/ 1 July 2011

Now is the winter of our content

Boxes of wine are accumulating around me — packs of two, six, or, most threateningly, 12. The three wintriest months are also those in which 5?000 or 6?000 wines are sampled and rated each year for Platter’s South African Wine Guide, and I’m part of the team responsible for it.

Hence the 350-odd wines (multiplied by two, as there’s a spare sample of each) that will pile up rather faster than, at first, I’m able to work my way through them. Hopefully my progress will speed up but I’m still at the early stages when I’m tentative and slow.

I’ve just spent hours dithering, for example, with many judicious sips, over a mere half-star for one modest wine. The maximum is five stars
but the rather odd concept of a half-star is allowed to give greater flexibility — and greater scope for my vacillation. Somewhere, sometime soon, I hope again to reach a confident but unassuming balance between arrogant certainty (these are personal assessments, after all) and pathetic unsureness.

The step following the judgment is to assemble some words to characterise the wine and implicitly justify the rating.

Wine-loving workforce
Then I log on to the remarkable online world of the Platter intranet, on which a few dozen people in the large Platter team can be working simultaneously. Some will be from the support crew, entering basic information into the database about the wines that have been submitted and delivered to Platter’s Stellenbosch HQ. The tasters (15 of them, working at the HQ, at home or at one of the regional centres where some areas’ wines are tasted) enter their notes. Winery introductions are written, and the editors check and check again.
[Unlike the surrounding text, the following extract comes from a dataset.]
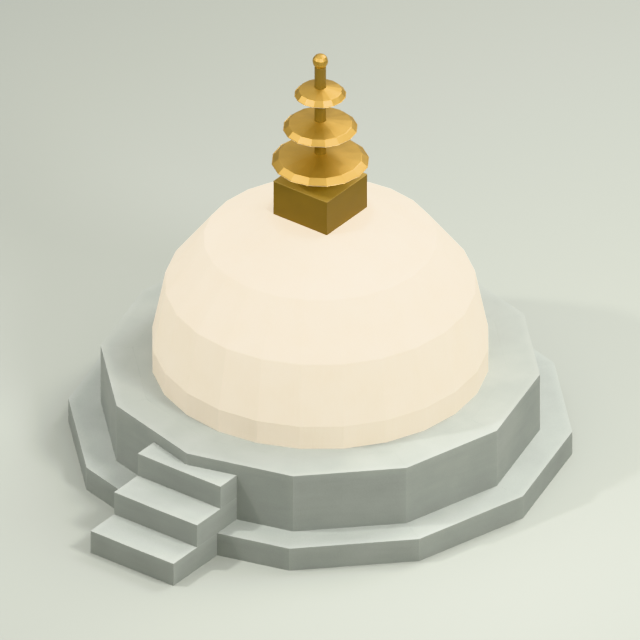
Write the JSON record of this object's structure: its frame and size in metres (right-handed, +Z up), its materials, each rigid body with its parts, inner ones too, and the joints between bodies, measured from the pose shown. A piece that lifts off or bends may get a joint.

Problems are dealt with as they arise or are anticipated — many wines will be retasted by others as a confirmatory mechanism, for example.

Editor Philip van Zyl has already entered the dark, lonely spot at the centre of this large electronic web. Agonisingly painstaking, and apparently sleepless for four months, he will stagger forth in September, pale and hollow-eyed, clutching the large file generated from the database and deliver it to the printers in Singapore.

Meanwhile, as those boxes pile up, other wines delay my response to their mute demands — deliciously delay, sometimes, like a pair of Sequillo wines just released on to the market in something of a rebranding exercise.

Sequillo is a Swartland winery whose presiding genius is Eben Sadie, best known for his Sadie Family Wines label. Sequillo offers marginally larger quantities of wines sourced from other vineyards — thankfully less expensively.

Sophisticated yet approachable
The new presentation of the wines is original, even startling: clear-glass bottles, with funky, charming labels evoking the rough, rural farming atmosphere of the vineyards. Most importantly, the wines are excellent, sophisticated yet approachable. The Red 2009 (a blend of shiraz and other southern French varieties) is packed with red fruit but is too fresh and disciplined to be simply fruity — it verges on profundity, but easily sidesteps solemn austerity. Friendly enough, then, but deep-souled and thoughtful.

The pale-gold White 2010, a complex blend based on old-vine Swartland chenin blanc, is similarly a triumphant unity of freshness and light richness, intensity and delicacy, sweet fruit and dry elegance. You’d have trouble finding the equals of these wines, especially the Red, at anything approaching R150. Warmly recommended, both.